Zum Abend klart es kurz auf, aber bei Wind um 30 Knoten bleibt das Dritte Reff eingebunden
Zum Abend klart es kurz auf, aber bei Wind um 30 Knoten bleibt das Dritte Reff eingebunden

Doch bevor der Flunken fällt, frischt es wieder auf. Minuten später wird es dunkel, wieder ein Gewitter. Die Wettervorhersage im NOAA Radio, spricht von „Gusts up to 60 miles per hour“ und gibt den Hinweis, dass Skipper unverzüglich Schutz suchen sollen. Eine Aufzählung, was alles in einer Böe mit kleinen Booten passieren kann, rundet das Szenario ab. Die Vorhersagen sind präzise, geben die Position der Gewitterzelle an und ihre Zugbahn mit Uhrzeiten. Die Beschreibung ist so bildlich, dass ich den Sender „Panik Radio“ taufe. Dennoch, in einem aufziehenden Gewitter in Landnähe zu fahren ist kein guter Rat. Die Zugbahn nach Nordosten kreuzt meinen Kurs. Also drehe ich lieber nur um, segle nach Südosten und lasse das Ungetüm hinter mir passieren. Nach dem Gewitter der übliche Winddreher auf Nordost, alter Kurs, zwei Stunden verloren. Im Panik Radio die Vorhersage für Point Lookout. Die Abzweigung des Potomac River nach Washington DC ist in Sichtweite. Für den restlichen Tag werden 20-25 Knoten Nordost angesagt, dann folgen die Stationsdaten: „Point Lookout 30 knots, gusts 40, some gusts up to 47. Im dritten Reff jage ich mit etwas weniger als halbem Wind die restliche Bucht hinauf nach Norden in die nächste Nacht. Den Plan zu ankern habe ich aufgegeben.

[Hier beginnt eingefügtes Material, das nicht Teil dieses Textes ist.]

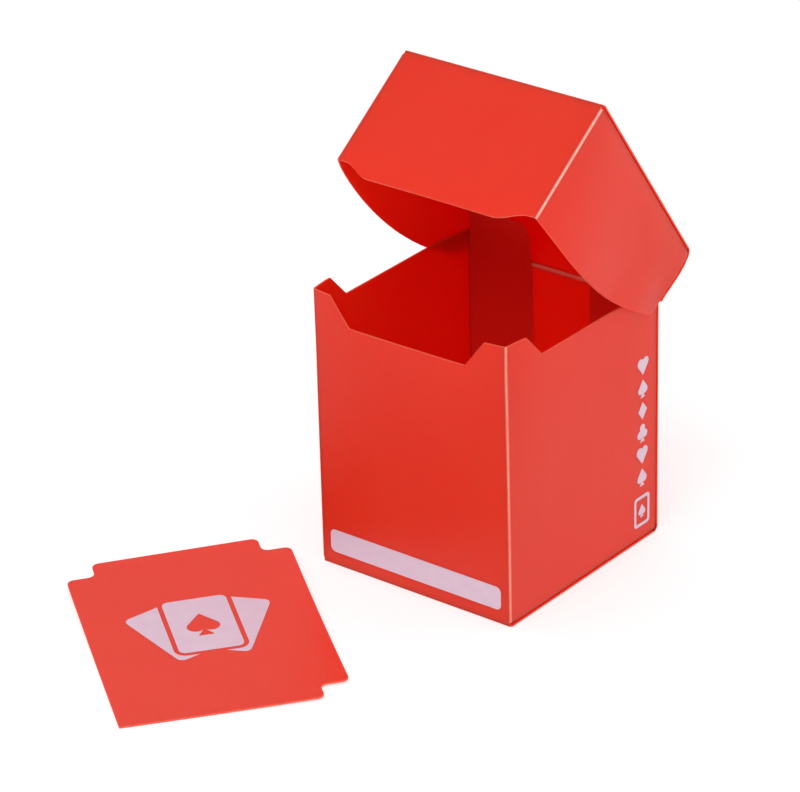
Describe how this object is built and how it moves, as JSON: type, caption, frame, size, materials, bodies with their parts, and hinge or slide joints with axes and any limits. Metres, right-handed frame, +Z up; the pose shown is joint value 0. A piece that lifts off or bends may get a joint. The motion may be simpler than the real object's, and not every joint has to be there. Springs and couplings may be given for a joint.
{
  "type": "card deck box",
  "caption": "Folded polypropylene flip-top box for a deck of sleeved trading cards, lid open on a living hinge, with its loose notched divider card.",
  "frame": {"origin": "centre of the box's underside, on the surface it stands on, midway between its side walls and between its front and back walls", "axes": "+X to the right along the front panel, +Y from the front panel to the back panel, +Z up"},
  "size_m": [0.1247, 0.2041, 0.1531],
  "materials": {
    "sheet": "satin orange-red polypropylene sheet",
    "whitened_crease": "stress-whitened crease in the same sheet",
    "divider_sheet": "satin orange-red polypropylene sheet",
    "ink": "pale pink-white screen-printed ink",
    "adhesive": "clear bonding film"
  },
  "bodies": {
    "box": {"bottom_panel": "sheet", "front_panel": "sheet", "back_panel": "sheet", "left_side_panel": "sheet", "right_side_panel": "sheet", "bottom_front_crease": "sheet", "bottom_rear_crease": "sheet", "front_left_crease": "whitened_crease", "front_right_crease": "whitened_crease", "rear_left_crease": "sheet", "rear_right_crease": "sheet", "bottom_left_crease": "sheet", "bottom_right_crease": "sheet", "left_back_flap": "sheet", "right_back_flap": "sheet", "left_bottom_flap": "sheet", "right_bottom_flap": "sheet", "back_adhesive": "adhesive", "bottom_adhesive": "adhesive", "label_field": "ink", "side_pips": "ink", "side_card_picture": "ink", "living_hinge": "whitened_crease"},
    "lid": {"lid_back_panel": "sheet", "lid_top_panel": "sheet", "lid_front_panel": "sheet", "lid_left_cheek": "sheet", "lid_right_cheek": "sheet", "lid_rear_crease": "sheet", "lid_front_crease": "sheet", "lid_left_crease": "whitened_crease", "lid_right_crease": "whitened_crease", "lid_left_flap_crease": "sheet", "lid_right_flap_crease": "sheet", "lid_left_top_flap": "sheet", "lid_right_top_flap": "sheet", "lid_adhesive": "adhesive"},
    "divider": {"divider_card": "divider_sheet", "divider_print": "ink"}
  },
  "joints": [
    {"name": "lid_hinge", "type": "hinge", "parent": "box", "child": "lid", "pos_m": [0, 0.0381, 0.0782], "axis": [-1, 0, 0], "range_deg": [-54.9, 115.1]},
    {"name": "divider_lift", "type": "slide", "parent": "box", "child": "divider", "axis": [0, 0, 1], "range_m": [0, 0.12]}
  ]
}
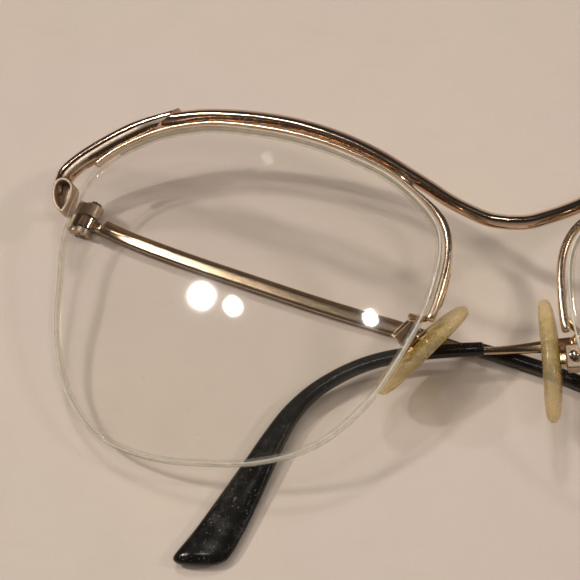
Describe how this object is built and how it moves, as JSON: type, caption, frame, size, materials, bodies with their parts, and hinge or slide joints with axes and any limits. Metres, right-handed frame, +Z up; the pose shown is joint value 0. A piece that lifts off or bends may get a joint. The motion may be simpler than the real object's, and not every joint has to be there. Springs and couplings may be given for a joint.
{
  "type": "half rim eyeglasses",
  "caption": "Folded half rim eyeglasses: metal brow bar and bridge, nylon-cord lenses, rocking nose pads, and hinged temples with black plastic tips.",
  "frame": {"origin": "on the table under the middle of the folded glasses' bounding box", "axes": "+Z up from the table, +X towards the wearer's left end of the brow bar, +Y towards the top of the frame front"},
  "size_m": [0.1342, 0.0632, 0.0173],
  "materials": {
    "polished_metal": "polished rose-gold plating, slightly worn",
    "satin_metal": "cross-brushed rose-gold plating",
    "gold_metal": "worn yellow-gold plating",
    "screw_steel": "plain steel",
    "lens_glass": "clear, polished",
    "nylon": "clear nylon",
    "pad_plastic": "yellowed translucent plastic",
    "black_acetate": "black, semi-gloss, scuffed and dusty"
  },
  "bodies": {
    "front": {"brow_bar": "polished_metal", "corner_piece_L": "satin_metal", "corner_piece_R": "satin_metal", "end_piece_L": "polished_metal", "end_piece_R": "polished_metal", "half_rim_L": "gold_metal", "half_rim_R": "gold_metal", "hinge_front_L": "polished_metal", "hinge_front_R": "polished_metal", "hinge_screw_L": "screw_steel", "hinge_screw_R": "screw_steel", "lens_L": "lens_glass", "lens_R": "lens_glass", "nylon_cord_L": "nylon", "nylon_cord_R": "nylon", "pad_arm_L": "gold_metal", "pad_arm_R": "gold_metal", "pad_screw_L": "screw_steel", "pad_screw_R": "screw_steel", "rim_liner_L": "nylon", "rim_liner_R": "nylon"},
    "temple_right": {"temple_R": "polished_metal", "temple_tip_R": "black_acetate", "hinge_temple_R": "polished_metal"},
    "temple_left": {"temple_L": "polished_metal", "temple_tip_L": "black_acetate", "hinge_temple_L": "polished_metal"},
    "pad_right": {"nose_pad_R": "pad_plastic", "pad_insert_R": "gold_metal"},
    "pad_left": {"nose_pad_L": "pad_plastic", "pad_insert_L": "gold_metal"}
  },
  "joints": [
    {"name": "temple_fold_R", "type": "hinge", "parent": "front", "child": "temple_right", "pos_m": [-0.0635, 0.01856, 0.00176], "axis": [0.2317, 0.9677, 0.0991], "range_deg": [0, 95]},
    {"name": "temple_fold_L", "type": "hinge", "parent": "front", "child": "temple_left", "pos_m": [0.0635, 0.01856, 0.00176], "axis": [0.2633, -0.9645, -0.0198], "range_deg": [0, 90]},
    {"name": "pad_rock_R", "type": "hinge", "parent": "front", "child": "pad_right", "pos_m": [-0.01183, 0.00038, 0.00941], "axis": [-0.3496, 0.5004, -0.792], "range_deg": [-5, 5]},
    {"name": "pad_rock_L", "type": "hinge", "parent": "front", "child": "pad_left", "pos_m": [0.00971, -0.00122, 0.00937], "axis": [-0.05, -0.2452, 0.9682], "range_deg": [-5, 5]}
  ],
  "couplings": [
    {"joint": "temple_fold_L", "follows": "temple_fold_R", "ratio": 0.94}
  ]
}
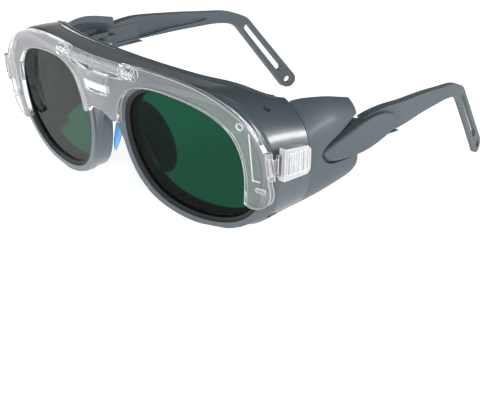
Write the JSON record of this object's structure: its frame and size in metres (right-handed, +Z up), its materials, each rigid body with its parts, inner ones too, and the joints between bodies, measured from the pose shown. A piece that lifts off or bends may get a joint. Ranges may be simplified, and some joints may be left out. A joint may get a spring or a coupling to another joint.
{
  "type": "welding goggles",
  "caption": "Slate welding goggles with green filter lenses, a clear flip-up lens carrier, side shields and slotted folding temples.",
  "frame": {"origin": "middle of the footprint on the surface the goggles stand on, below the centre of the bounding box", "axes": "+Z up, -Y the way the lenses face, +X the wearer's left"},
  "size_m": [0.1608, 0.1688, 0.0621],
  "materials": {
    "slate": "satin",
    "filter_glass": "polished",
    "gasket": "matte",
    "blue_rubber": "satin",
    "clear": "polished",
    "steel": "satin",
    "black_plastic": "matte"
  },
  "bodies": {
    "frame": {"front_frame": "slate", "left_side_shield": "slate", "right_side_shield": "slate", "left_lens": "filter_glass", "right_lens": "filter_glass", "left_lens_gasket": "gasket", "right_lens_gasket": "gasket", "shield_screws": "steel", "vent_baffles": "black_plastic", "left_nose_pad": "blue_rubber", "right_nose_pad": "blue_rubber", "left_pad_stalk": "slate", "right_pad_stalk": "slate", "hinge_base": "clear", "hinge_axle": "steel", "left_hinge_bracket": "slate", "right_hinge_bracket": "slate", "left_fold_pin": "steel", "right_fold_pin": "steel"},
    "carrier": {"lens_carrier": "clear", "carrier_pins": "clear", "left_latch_pin": "steel", "right_latch_pin": "steel"},
    "left_latch": {"left_latch_arm": "clear", "left_latch_grip": "clear"},
    "left_temple": {"left_temple_cover": "slate", "left_temple_knuckle": "slate", "left_cover_screw": "steel"},
    "left_arm": {"left_temple_arm": "slate"},
    "right_latch": {"right_latch_arm": "clear", "right_latch_grip": "clear"},
    "right_temple": {"right_temple_cover": "slate", "right_temple_knuckle": "slate", "right_cover_screw": "steel"},
    "right_arm": {"right_temple_arm": "slate"}
  },
  "joints": [
    {"name": "carrier_flip", "type": "hinge", "parent": "frame", "child": "carrier", "pos_m": [0, -0.0816, 0.059], "axis": [-1, 0, 0], "range_deg": [0, 85]},
    {"name": "left_temple_fold", "type": "hinge", "parent": "frame", "child": "left_temple", "pos_m": [0.0704, -0.0182, 0.0356], "axis": [0, 0, 1], "range_deg": [0, 90]},
    {"name": "left_arm_slide", "type": "slide", "parent": "left_temple", "child": "left_arm", "axis": [0, 1, 0], "range_m": [0, 0.008]},
    {"name": "left_latch_swing", "type": "hinge", "parent": "carrier", "child": "left_latch", "pos_m": [0.077, -0.0641, 0.0342], "axis": [0, 0.195, -0.9808], "range_deg": [0, 12], "stiffness_Nm_per_rad": 0.02},
    {"name": "right_temple_fold", "type": "hinge", "parent": "frame", "child": "right_temple", "pos_m": [-0.0704, -0.0182, 0.0356], "axis": [0, 0, -1], "range_deg": [0, 80]},
    {"name": "right_arm_slide", "type": "slide", "parent": "right_temple", "child": "right_arm", "axis": [0, 1, 0], "range_m": [0, 0.008]},
    {"name": "right_latch_swing", "type": "hinge", "parent": "carrier", "child": "right_latch", "pos_m": [-0.077, -0.0641, 0.0342], "axis": [0, -0.195, 0.9808], "range_deg": [0, 12], "stiffness_Nm_per_rad": 0.02}
  ]
}
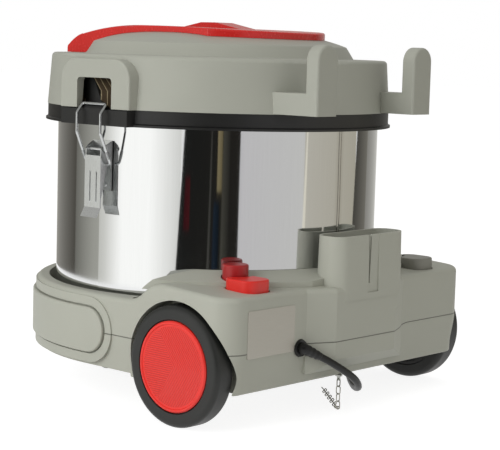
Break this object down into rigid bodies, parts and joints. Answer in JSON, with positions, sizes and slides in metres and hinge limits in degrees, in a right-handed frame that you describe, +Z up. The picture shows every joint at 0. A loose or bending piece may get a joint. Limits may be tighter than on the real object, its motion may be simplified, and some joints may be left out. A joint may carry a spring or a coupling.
{
  "type": "shop vacuum",
  "caption": "Dry canister vacuum: polished steel tank in a moulded trolley, motor head with wire latches, cord hooks, foot buttons and hose inlet.",
  "frame": {"origin": "floor point under the tank's axis, which is the middle of the footprint", "axes": "+Z up, +Y to the rear where the cord comes out, +X to the side with the red foot buttons"},
  "size_m": [0.5241, 0.4194, 0.373],
  "materials": {
    "grey_moulding": "fine spark-eroded texture",
    "head_grey": "fine spark-eroded texture",
    "black_band": "satin",
    "red_cover": "semi-gloss",
    "polished_tank": "mirror-polished stainless steel sheet",
    "inlet_plastic": "satin",
    "seal_rubber": "matt",
    "red_button": "semi-gloss",
    "grey_button": "satin",
    "spring_steel": "drawn wire",
    "zinc_screws": "bright zinc",
    "axle_steel": "turned",
    "tyre_rubber": "satin rubber",
    "wheel_black": "satin",
    "red_cap": "concentric fine grooves",
    "switch_plastic": "satin",
    "latch_plate": "bright nickel-plated sheet",
    "latch_wire": "bright drawn wire",
    "damper_rubber": "matt",
    "motor_housing": "spun sheet",
    "motor_core": "laminated",
    "fan_metal": "pressed sheet",
    "filter_paper": "pleated paper with cream seams",
    "basket_plastic": "satin",
    "filter_cloth": "felted cloth",
    "cord_black": "satin sheath",
    "chain_metal": "dull plated wire"
  },
  "bodies": {
    "trolley": {"base_upper_shell": "grey_moulding", "base_lower_shell": "grey_moulding", "bumper_panel": "grey_moulding", "base_screws": "zinc_screws", "rear_axle": "axle_steel", "axle_clips": "zinc_screws", "foot_switches": "switch_plastic", "tank": "polished_tank", "hose_inlet": "inlet_plastic", "inlet_gasket": "seal_rubber", "inlet_screws": "zinc_screws", "latch_bracket_left": "latch_plate", "latch_bracket_right": "latch_plate", "latch_pins": "latch_plate", "latch_rivets": "latch_plate", "cord_gland": "cord_black", "cord_tube": "cord_black", "cord_coil": "cord_black", "plug": "cord_black", "chain_screw": "zinc_screws", "antistatic_chain": "chain_metal", "pedal_left_spring": "spring_steel", "pedal_right_spring": "spring_steel", "knob_left_spring": "spring_steel", "knob_right_spring": "spring_steel"},
    "head": {"head_band": "black_band", "tank_gasket": "seal_rubber", "head_shell": "head_grey", "head_screws": "zinc_screws", "head_cover": "red_cover", "lower_damper": "damper_rubber", "motor_case": "motor_housing", "motor_stator": "motor_core", "motor_bearings": "motor_core", "exhaust_filter": "filter_paper", "filter_basket": "basket_plastic", "cloth_filter": "filter_cloth"},
    "motor_rotor_body": {"motor_rotor": "motor_core", "fan_wheel": "fan_metal"},
    "rear_wheel_left": {"tyre_left": "tyre_rubber", "wheel_hub_left": "wheel_black", "wheel_cap_left": "red_cap"},
    "caster_left": {"caster_fork_left": "wheel_black", "caster_pin_left": "axle_steel"},
    "caster_roller_left": {"caster_wheel_left": "wheel_black"},
    "pedal_left_body": {"pedal_left": "red_button"},
    "knob_left_body": {"knob_left": "red_button"},
    "latch_left_lever_body": {"latch_lever_left": "latch_plate"},
    "latch_left_bail_body": {"latch_bail_left": "latch_wire"},
    "rear_wheel_right": {"tyre_right": "tyre_rubber", "wheel_hub_right": "wheel_black", "wheel_cap_right": "red_cap"},
    "caster_right": {"caster_fork_right": "wheel_black", "caster_pin_right": "axle_steel"},
    "caster_roller_right": {"caster_wheel_right": "wheel_black"},
    "pedal_right_body": {"pedal_right": "grey_button"},
    "knob_right_body": {"knob_right": "grey_button"},
    "latch_right_lever_body": {"latch_lever_right": "latch_plate"},
    "latch_right_bail_body": {"latch_bail_right": "latch_wire"}
  },
  "joints": [
    {"name": "head_lift", "type": "slide", "parent": "trolley", "child": "head", "axis": [0, 0, 1], "range_m": [0, 0.14]},
    {"name": "motor_spin", "type": "hinge", "parent": "head", "child": "motor_rotor_body", "pos_m": [0, 0, 0.25], "axis": [0, 0, 1], "continuous": true},
    {"name": "rear_wheel_left_spin", "type": "hinge", "parent": "trolley", "child": "rear_wheel_left", "pos_m": [0.17, 0.1263, 0.0567], "axis": [1, 0, 0], "continuous": true},
    {"name": "caster_left_swivel", "type": "hinge", "parent": "trolley", "child": "caster_left", "pos_m": [0.045, -0.125, 0.04], "axis": [0, 0, 1], "continuous": true},
    {"name": "caster_left_roll", "type": "hinge", "parent": "caster_left", "child": "caster_roller_left", "pos_m": [0.045, -0.11, 0.0175], "axis": [1, 0, 0], "continuous": true},
    {"name": "pedal_left_press", "type": "slide", "parent": "trolley", "child": "pedal_left_body", "axis": [0, 0, -1], "range_m": [0, 0.005], "stiffness_N_per_m": 600, "springref_m": -0.004, "deforming": ["pedal_left_spring"]},
    {"name": "knob_left_press", "type": "slide", "parent": "trolley", "child": "knob_left_body", "axis": [0, 0, -1], "range_m": [0, 0.004], "stiffness_N_per_m": 600, "springref_m": -0.004, "deforming": ["knob_left_spring"]},
    {"name": "latch_left_lever", "type": "hinge", "parent": "trolley", "child": "latch_left_lever_body", "pos_m": [0.173, 0.004, 0.248], "axis": [0, -1, 0], "range_deg": [0, 150]},
    {"name": "latch_left_bail", "type": "hinge", "parent": "latch_left_lever_body", "child": "latch_left_bail_body", "pos_m": [0.1705, 0.004, 0.234], "axis": [0, -1, 0], "range_deg": [-250, 0]},
    {"name": "rear_wheel_right_spin", "type": "hinge", "parent": "trolley", "child": "rear_wheel_right", "pos_m": [-0.17, 0.1263, 0.0567], "axis": [1, 0, 0], "continuous": true},
    {"name": "caster_right_swivel", "type": "hinge", "parent": "trolley", "child": "caster_right", "pos_m": [-0.045, -0.125, 0.04], "axis": [0, 0, 1], "continuous": true},
    {"name": "caster_right_roll", "type": "hinge", "parent": "caster_right", "child": "caster_roller_right", "pos_m": [-0.045, -0.11, 0.0175], "axis": [1, 0, 0], "continuous": true},
    {"name": "pedal_right_press", "type": "slide", "parent": "trolley", "child": "pedal_right_body", "axis": [0, 0, -1], "range_m": [0, 0.005], "stiffness_N_per_m": 600, "springref_m": -0.004, "deforming": ["pedal_right_spring"]},
    {"name": "knob_right_press", "type": "slide", "parent": "trolley", "child": "knob_right_body", "axis": [0, 0, -1], "range_m": [0, 0.004], "stiffness_N_per_m": 600, "springref_m": -0.004, "deforming": ["knob_right_spring"]},
    {"name": "latch_right_lever", "type": "hinge", "parent": "trolley", "child": "latch_right_lever_body", "pos_m": [-0.173, 0.004, 0.248], "axis": [0, 1, 0], "range_deg": [0, 150]},
    {"name": "latch_right_bail", "type": "hinge", "parent": "latch_right_lever_body", "child": "latch_right_bail_body", "pos_m": [-0.1705, 0.004, 0.234], "axis": [0, 1, 0], "range_deg": [-250, 0]}
  ],
  "couplings": [
    {"joint": "latch_left_lever", "follows": "head_lift", "rad_per_m": 18.69},
    {"joint": "latch_left_bail", "follows": "head_lift", "rad_per_m": -31.15},
    {"joint": "latch_right_lever", "follows": "head_lift", "rad_per_m": 18.69},
    {"joint": "latch_right_bail", "follows": "head_lift", "rad_per_m": -31.15}
  ]
}
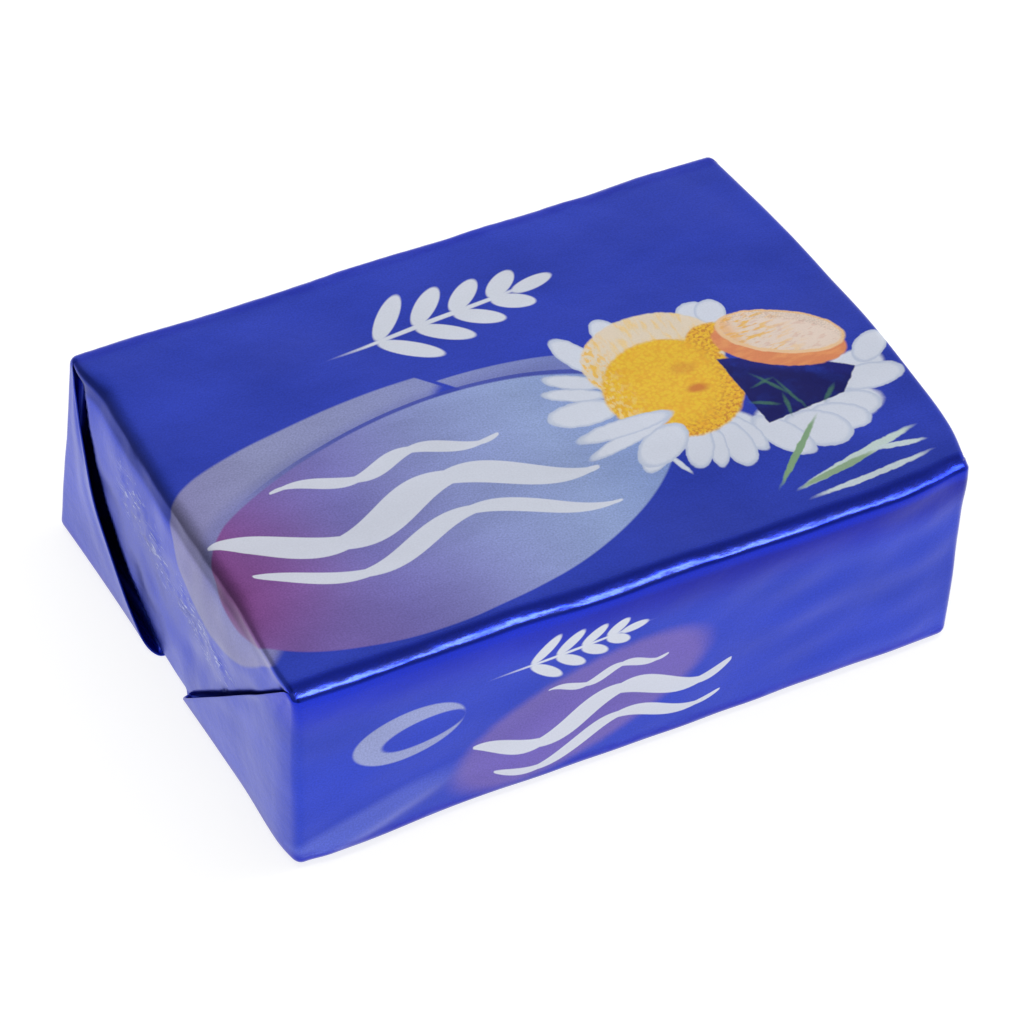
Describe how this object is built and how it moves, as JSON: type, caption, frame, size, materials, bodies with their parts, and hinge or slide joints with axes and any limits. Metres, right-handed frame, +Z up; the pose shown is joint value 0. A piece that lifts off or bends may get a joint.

Der Morgen danach: Aufklaren nach der Ankunft in Annapolis. Ölzeug, Rettungsweste und alles Nasse kommt zum trocknen an Deck
Der Morgen danach: Aufklaren nach der Ankunft in Annapolis. Ölzeug, Rettungsweste und alles Nasse kommt zum trocknen an Deck

Nach insgesamt sechs Tagen greife ich morgens um 4:30 Uhr in Annapolis die Leine einer Mooringboje. „$30 Daily Fee“, steht darauf. Ich würde auch das doppelte ohne mit der Wimper zu zucken akzeptieren. Der letzte Regenschauer zieht über das Boot, während ich die Dreifarbenlaterne aus- und das Ankerlicht einschalte. Unter Deck sind acht Grad, die Polster scheinen noch kälter und nasser als die letzten Tage. Ich werde sie in dieser Nacht „trockenschlafen“.